**** Provided material ****
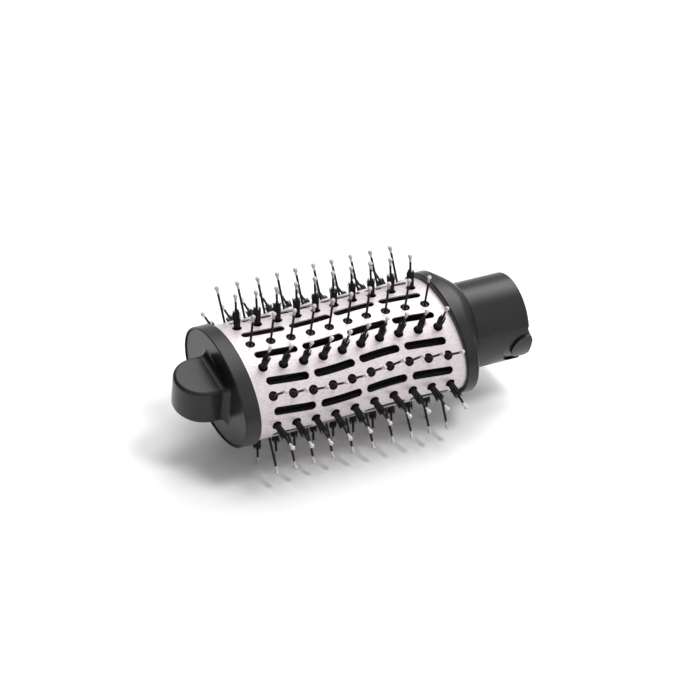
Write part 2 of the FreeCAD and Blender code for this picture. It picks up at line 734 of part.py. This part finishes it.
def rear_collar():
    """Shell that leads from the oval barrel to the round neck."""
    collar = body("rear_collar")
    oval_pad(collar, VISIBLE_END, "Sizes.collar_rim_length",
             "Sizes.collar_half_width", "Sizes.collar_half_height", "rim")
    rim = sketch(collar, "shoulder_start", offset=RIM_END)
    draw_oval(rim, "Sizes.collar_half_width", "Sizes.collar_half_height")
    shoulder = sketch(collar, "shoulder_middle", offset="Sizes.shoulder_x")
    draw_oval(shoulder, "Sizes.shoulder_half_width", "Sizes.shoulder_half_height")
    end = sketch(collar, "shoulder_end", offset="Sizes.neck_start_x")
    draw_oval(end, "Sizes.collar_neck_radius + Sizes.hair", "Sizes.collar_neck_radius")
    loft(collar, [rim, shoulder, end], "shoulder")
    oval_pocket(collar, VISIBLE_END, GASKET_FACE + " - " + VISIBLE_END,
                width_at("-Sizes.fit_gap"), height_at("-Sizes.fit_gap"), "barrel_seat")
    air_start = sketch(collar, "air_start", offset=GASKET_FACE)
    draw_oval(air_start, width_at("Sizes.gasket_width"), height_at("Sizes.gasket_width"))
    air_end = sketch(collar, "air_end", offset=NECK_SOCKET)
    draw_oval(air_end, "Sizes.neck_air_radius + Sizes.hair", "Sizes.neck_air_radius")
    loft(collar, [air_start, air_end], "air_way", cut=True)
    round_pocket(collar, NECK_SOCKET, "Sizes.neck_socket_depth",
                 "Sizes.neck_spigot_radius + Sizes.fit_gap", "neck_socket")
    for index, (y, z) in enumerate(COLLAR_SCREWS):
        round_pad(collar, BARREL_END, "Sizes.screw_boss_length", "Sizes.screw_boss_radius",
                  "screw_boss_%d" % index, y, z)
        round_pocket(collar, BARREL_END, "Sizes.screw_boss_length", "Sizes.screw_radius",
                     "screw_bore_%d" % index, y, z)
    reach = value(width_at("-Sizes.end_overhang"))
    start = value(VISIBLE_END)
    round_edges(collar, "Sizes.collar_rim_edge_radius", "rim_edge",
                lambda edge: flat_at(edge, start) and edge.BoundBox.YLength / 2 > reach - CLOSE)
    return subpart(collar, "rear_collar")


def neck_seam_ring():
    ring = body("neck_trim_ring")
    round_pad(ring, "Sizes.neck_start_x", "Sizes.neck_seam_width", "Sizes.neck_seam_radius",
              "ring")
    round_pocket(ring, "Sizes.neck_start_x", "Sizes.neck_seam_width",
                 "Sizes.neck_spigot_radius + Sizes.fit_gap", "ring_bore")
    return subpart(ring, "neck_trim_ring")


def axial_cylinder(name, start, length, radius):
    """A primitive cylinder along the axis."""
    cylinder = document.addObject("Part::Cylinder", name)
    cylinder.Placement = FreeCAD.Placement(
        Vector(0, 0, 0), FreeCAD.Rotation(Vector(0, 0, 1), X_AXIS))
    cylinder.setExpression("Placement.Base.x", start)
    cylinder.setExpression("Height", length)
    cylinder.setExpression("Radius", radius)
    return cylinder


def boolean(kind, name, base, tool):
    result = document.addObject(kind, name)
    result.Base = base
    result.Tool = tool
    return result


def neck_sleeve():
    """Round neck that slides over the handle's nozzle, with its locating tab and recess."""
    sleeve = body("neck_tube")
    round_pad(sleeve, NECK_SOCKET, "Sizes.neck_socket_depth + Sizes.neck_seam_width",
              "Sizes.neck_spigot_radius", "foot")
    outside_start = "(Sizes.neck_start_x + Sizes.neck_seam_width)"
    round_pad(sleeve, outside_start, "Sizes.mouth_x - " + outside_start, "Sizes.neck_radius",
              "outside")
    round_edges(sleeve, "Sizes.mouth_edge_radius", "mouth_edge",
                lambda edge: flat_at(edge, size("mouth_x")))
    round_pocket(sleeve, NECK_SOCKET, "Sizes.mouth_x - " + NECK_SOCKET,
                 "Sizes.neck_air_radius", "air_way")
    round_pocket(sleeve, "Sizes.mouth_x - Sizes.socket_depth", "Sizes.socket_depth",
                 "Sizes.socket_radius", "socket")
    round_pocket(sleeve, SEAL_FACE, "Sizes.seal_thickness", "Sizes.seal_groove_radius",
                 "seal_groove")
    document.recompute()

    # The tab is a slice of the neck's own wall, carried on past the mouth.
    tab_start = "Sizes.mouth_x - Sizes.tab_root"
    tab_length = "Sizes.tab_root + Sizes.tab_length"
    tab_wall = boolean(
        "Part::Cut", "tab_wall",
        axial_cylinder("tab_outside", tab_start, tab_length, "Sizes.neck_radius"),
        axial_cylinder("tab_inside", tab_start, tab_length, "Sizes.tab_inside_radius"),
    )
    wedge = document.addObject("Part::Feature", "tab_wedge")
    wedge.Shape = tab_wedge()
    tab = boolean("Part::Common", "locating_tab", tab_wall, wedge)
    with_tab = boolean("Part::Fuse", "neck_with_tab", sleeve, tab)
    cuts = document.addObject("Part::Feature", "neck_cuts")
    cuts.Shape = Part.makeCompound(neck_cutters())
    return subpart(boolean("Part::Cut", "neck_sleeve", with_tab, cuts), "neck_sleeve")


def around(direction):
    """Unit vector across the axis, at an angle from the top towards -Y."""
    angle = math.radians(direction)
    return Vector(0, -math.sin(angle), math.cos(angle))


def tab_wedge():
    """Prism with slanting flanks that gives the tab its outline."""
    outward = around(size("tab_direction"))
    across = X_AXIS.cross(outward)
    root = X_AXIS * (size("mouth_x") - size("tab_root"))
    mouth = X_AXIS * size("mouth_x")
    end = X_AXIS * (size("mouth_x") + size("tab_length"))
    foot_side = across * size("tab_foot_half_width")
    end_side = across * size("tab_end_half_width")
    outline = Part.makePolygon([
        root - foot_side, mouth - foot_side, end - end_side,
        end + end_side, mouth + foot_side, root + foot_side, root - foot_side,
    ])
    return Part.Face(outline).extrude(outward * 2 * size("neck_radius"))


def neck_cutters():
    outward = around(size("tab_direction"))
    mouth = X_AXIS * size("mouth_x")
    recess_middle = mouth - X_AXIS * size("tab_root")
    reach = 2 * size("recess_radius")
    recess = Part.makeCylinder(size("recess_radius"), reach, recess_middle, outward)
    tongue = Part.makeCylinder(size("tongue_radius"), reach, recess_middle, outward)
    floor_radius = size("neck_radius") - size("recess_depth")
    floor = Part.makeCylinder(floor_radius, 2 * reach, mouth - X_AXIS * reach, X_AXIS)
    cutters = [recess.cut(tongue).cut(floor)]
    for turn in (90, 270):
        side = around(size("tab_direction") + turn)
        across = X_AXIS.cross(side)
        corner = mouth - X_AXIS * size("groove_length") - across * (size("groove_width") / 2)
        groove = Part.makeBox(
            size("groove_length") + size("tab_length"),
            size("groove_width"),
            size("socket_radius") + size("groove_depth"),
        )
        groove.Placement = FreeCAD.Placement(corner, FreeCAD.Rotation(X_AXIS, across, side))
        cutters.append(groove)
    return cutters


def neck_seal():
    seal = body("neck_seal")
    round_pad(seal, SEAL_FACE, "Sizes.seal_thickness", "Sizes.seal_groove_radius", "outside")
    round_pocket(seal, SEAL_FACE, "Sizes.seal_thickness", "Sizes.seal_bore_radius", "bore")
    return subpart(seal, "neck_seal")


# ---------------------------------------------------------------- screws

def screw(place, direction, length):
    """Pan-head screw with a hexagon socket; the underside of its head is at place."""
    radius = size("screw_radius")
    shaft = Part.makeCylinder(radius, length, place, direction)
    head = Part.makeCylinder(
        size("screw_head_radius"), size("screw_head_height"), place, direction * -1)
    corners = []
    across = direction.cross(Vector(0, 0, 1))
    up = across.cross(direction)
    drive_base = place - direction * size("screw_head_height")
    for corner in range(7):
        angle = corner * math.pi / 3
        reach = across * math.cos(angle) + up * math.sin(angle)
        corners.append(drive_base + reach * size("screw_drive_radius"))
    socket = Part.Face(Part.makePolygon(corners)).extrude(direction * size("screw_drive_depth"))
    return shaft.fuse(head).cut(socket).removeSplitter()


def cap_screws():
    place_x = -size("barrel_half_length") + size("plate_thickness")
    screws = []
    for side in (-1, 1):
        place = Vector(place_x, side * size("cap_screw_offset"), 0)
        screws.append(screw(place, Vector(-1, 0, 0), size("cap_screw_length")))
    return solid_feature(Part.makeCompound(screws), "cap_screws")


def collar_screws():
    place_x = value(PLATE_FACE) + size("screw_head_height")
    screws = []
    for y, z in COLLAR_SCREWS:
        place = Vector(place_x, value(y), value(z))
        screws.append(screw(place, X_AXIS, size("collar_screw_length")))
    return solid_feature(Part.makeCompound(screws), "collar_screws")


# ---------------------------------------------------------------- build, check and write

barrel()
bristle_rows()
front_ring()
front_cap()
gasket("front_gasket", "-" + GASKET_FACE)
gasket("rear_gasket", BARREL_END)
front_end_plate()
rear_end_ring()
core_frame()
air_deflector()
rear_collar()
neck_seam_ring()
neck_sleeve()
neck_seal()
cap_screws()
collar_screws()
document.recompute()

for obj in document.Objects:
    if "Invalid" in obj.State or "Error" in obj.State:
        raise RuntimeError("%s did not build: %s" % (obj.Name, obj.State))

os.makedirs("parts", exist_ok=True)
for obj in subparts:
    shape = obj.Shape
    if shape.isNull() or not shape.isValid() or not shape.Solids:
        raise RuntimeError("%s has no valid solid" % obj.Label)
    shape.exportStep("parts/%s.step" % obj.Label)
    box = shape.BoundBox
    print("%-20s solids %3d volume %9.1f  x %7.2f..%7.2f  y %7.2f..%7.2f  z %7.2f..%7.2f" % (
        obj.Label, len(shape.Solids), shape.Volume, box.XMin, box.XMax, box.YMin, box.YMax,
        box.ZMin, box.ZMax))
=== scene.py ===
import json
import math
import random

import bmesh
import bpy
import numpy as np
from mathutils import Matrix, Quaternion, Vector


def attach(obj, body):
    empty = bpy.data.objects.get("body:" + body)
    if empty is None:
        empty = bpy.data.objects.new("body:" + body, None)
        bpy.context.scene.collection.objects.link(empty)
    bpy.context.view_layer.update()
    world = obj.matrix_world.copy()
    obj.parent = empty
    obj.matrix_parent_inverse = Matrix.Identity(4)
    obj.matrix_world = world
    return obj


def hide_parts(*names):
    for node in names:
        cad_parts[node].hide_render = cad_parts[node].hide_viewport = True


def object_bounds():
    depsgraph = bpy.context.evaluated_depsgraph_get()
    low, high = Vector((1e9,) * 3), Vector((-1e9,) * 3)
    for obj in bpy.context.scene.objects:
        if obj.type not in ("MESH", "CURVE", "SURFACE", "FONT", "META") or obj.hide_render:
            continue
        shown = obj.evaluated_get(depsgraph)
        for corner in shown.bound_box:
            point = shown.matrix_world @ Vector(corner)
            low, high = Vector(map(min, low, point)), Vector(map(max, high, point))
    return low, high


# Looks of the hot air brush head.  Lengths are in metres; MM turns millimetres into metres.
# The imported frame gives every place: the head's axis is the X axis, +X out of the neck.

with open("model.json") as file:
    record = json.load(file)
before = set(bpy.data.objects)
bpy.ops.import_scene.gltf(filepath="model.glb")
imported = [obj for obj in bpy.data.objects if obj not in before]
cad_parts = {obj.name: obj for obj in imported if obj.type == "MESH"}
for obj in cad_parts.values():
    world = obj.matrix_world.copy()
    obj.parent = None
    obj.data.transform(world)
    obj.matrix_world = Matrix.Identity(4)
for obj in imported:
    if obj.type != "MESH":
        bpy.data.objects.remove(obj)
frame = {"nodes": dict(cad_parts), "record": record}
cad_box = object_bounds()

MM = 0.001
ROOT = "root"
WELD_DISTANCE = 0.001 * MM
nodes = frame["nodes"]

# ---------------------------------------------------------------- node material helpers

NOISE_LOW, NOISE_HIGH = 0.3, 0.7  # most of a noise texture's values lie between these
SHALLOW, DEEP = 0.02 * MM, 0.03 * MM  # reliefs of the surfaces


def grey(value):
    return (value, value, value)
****
* [Given task]:
Which lines above run from the one containing "solids %3d volume" down to the one containing "obj.matrix_world = world"? Repeat exactly those, both ends included, and nothing else.

* [Task response]:
    print("%-20s solids %3d volume %9.1f  x %7.2f..%7.2f  y %7.2f..%7.2f  z %7.2f..%7.2f" % (
        obj.Label, len(shape.Solids), shape.Volume, box.XMin, box.XMax, box.YMin, box.YMax,
        box.ZMin, box.ZMax))
=== scene.py ===
import json
import math
import random

import bmesh
import bpy
import numpy as np
from mathutils import Matrix, Quaternion, Vector


def attach(obj, body):
    empty = bpy.data.objects.get("body:" + body)
    if empty is None:
        empty = bpy.data.objects.new("body:" + body, None)
        bpy.context.scene.collection.objects.link(empty)
    bpy.context.view_layer.update()
    world = obj.matrix_world.copy()
    obj.parent = empty
    obj.matrix_parent_inverse = Matrix.Identity(4)
    obj.matrix_world = world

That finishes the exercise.